Before his appointment as a judge, Hardiman worked as a private attorney who argued that a Ten Commandment plaque located on the side of a Pennsylvania courthouse should not be removed, a case that earned him praise from the conservative Heritage Foundation.
According to the Washington Post, experts say Hardiman “holds a more expansive view of the Second Amendment than the Supreme Court has articulated to date.” Notably, in a dissent in Drake v. Filko, Hardiman argued that people should not be required to show “justifiable need” to carry a gun in public.

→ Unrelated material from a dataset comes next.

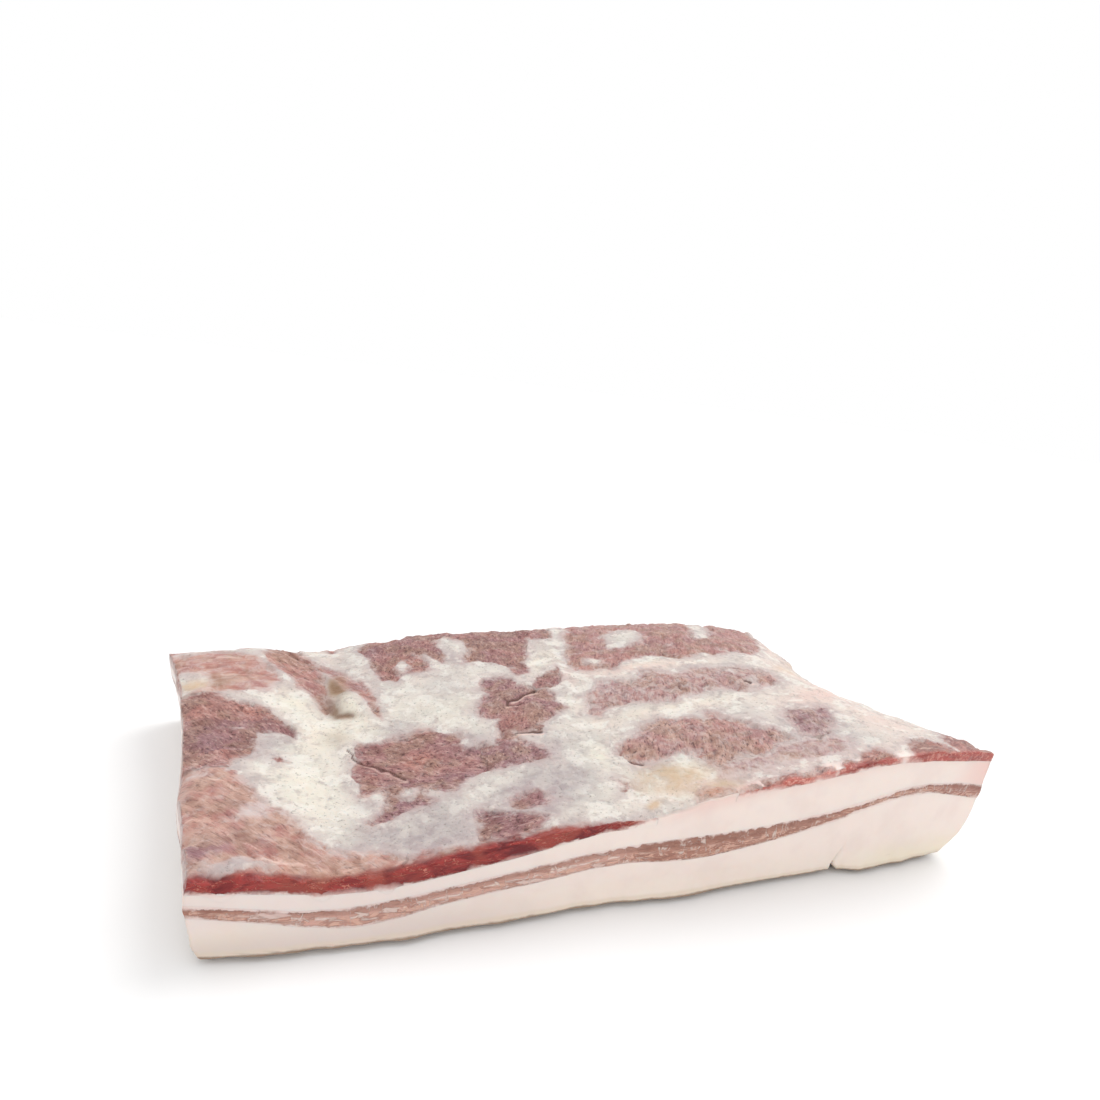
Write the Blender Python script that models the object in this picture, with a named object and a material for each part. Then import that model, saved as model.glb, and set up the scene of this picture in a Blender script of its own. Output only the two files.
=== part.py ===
# A piece of flat pancetta: cured pork belly with its rind underneath, trimmed to a block.
# The long front face is a fresh knife cut that shows the layers of fat and lean.
# The top is the rib side, with cushions of lean, seams of fat and a fold.
# Lengths in the tables and functions are millimetres in the frame of the front cut:
# x along the cut from its left corner, y towards the back, z up from the rind.
# The finished solids are in metres, centred over the origin.

import math

import bmesh
import bpy
from mathutils import Vector, noise

MM = 0.001

# Driving dimensions of the block
CUT_LENGTH = 240.0
DEPTH = 137.2
LEFT_FLARE = 13.7
RIGHT_TAPER = 8.7
GAP = 0.3

# Fineness of the solids
TOP_CELLS = (42, 24)
SHEET_CELLS = (24, 9)
LEAN_CELLS = (11, 22)
WALL_LEVELS = (0.84, 0.62, 0.4, 0.23, 0.11, 0.03, 0.0)
OVERHANG = 30.0
SKY = 90.0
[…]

In Easton Area School District v. B.H., the 3rd Circuit ruled that middle schoolers should be able to wear bracelets that said “I ? boobies” to raise awareness about breast cancer. Hardiman disagreed, writing in dissent that the school should be able to restrict such speech because it is “objectively reasonable to interpret the bracelets, in the middle school context, as inappropriate sexual innuendo and double entendre.” And though he has not ruled on a case related to Roe v. Wade, he did rule in favor of an anti-abortion protester who had refused to move away from sidewalk in front of the Liberty Bell Center in Philadelphia, saying the protestor's rights had been violated.
Earlier this year, Hardiman wrote the opinion in the case of Little Sisters of the Poor Home for the Aged v Burwell that allowed a Catholic order of nuns to intervene in litigation over the Trump administration’s plan to expand exemptions to the Affordable Care Act’s birth control mandate.
OTHER POTENTIAL PICKS:
They haven’t gotten as much buzz but have still been floated as potential shortlist choices.

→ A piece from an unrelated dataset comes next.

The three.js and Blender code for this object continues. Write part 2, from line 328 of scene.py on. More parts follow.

Britt Grant: In July, Britt Grant, another Trump nominee, was confirmed as a justice on the 11th U.S. Circuit Court in Atlanta. When she was solicitor general of Georgia, she argued in support of a Georgia law that banned abortion after 20 weeks. rejected a challenge to a Georgia law that bans abortion after 20 weeks. Grant was also part of a group that worked on an amicus brief in support of Indiana’s efforts to defund Planned Parenthood and other abortion providers by excluding them from receiving federal Medicaid funds. She also worked on a brief in the landmark marriage-equality case Obergefell v. Hodges, arguing there is no constitutional right to same sex marriage.

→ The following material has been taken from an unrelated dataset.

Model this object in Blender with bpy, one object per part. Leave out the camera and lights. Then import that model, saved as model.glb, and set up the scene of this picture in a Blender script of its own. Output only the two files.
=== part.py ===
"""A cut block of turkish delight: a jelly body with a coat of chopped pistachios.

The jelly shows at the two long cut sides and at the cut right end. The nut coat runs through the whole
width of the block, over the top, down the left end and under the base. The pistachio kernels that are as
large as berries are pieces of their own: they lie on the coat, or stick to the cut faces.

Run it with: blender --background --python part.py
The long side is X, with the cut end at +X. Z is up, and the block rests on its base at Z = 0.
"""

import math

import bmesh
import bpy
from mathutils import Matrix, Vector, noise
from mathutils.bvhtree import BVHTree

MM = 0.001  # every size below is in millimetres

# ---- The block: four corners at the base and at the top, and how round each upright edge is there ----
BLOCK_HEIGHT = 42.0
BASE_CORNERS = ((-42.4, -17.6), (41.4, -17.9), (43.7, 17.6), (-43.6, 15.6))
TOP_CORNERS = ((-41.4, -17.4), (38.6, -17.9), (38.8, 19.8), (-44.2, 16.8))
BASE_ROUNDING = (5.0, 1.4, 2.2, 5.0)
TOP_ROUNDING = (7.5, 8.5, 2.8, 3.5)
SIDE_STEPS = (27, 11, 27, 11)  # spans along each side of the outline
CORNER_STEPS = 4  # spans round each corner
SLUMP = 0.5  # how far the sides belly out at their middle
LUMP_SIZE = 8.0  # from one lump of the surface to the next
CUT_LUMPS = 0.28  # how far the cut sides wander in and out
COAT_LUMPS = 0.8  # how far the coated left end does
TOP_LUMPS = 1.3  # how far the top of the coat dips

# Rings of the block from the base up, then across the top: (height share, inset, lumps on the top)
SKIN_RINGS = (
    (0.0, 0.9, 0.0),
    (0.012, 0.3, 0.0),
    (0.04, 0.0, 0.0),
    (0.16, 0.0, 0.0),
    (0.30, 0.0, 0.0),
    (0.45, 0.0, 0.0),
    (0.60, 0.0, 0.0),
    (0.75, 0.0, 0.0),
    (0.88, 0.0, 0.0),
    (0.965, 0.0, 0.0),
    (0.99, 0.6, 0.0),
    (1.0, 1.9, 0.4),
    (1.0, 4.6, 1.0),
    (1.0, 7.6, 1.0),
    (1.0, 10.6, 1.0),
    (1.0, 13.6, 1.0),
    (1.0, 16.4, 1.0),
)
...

Mike Lee: A member of the Senate Judiciary Committee, the Utah senator is a former law clerk of Supreme Court Justice Samuel Alito. Lee has made clear his opposition to Roe, calling it “the 1973 Supreme Court case that invented a so-called 'right' to abortion in the Constitution, and in so doing stripped the unborn of their right to life” and saying “the principal effect of Roe on our culture has been to cheapen the value of humanity itself.” In March, he introduced a “religious freedom” bill that critics argued could mark it easier to discriminate against LGBTQ people.
Joan Larsen: A former clerk to the late Justice Antonin Scalia during her tenure on the Supreme Court and an appointee by Trump to the 6th U.S. Circuit Court of Appeals, she criticized the Obama administration for refusing to defend the constitutionally of the Defense of Marriage Act (DOMA), which defined marriage as the union between a man and a woman, and has been critical of the Supreme Court's reasoning in Lawrence v. Texas, the 2003 Supreme Court case that struck down state laws banning sodomy.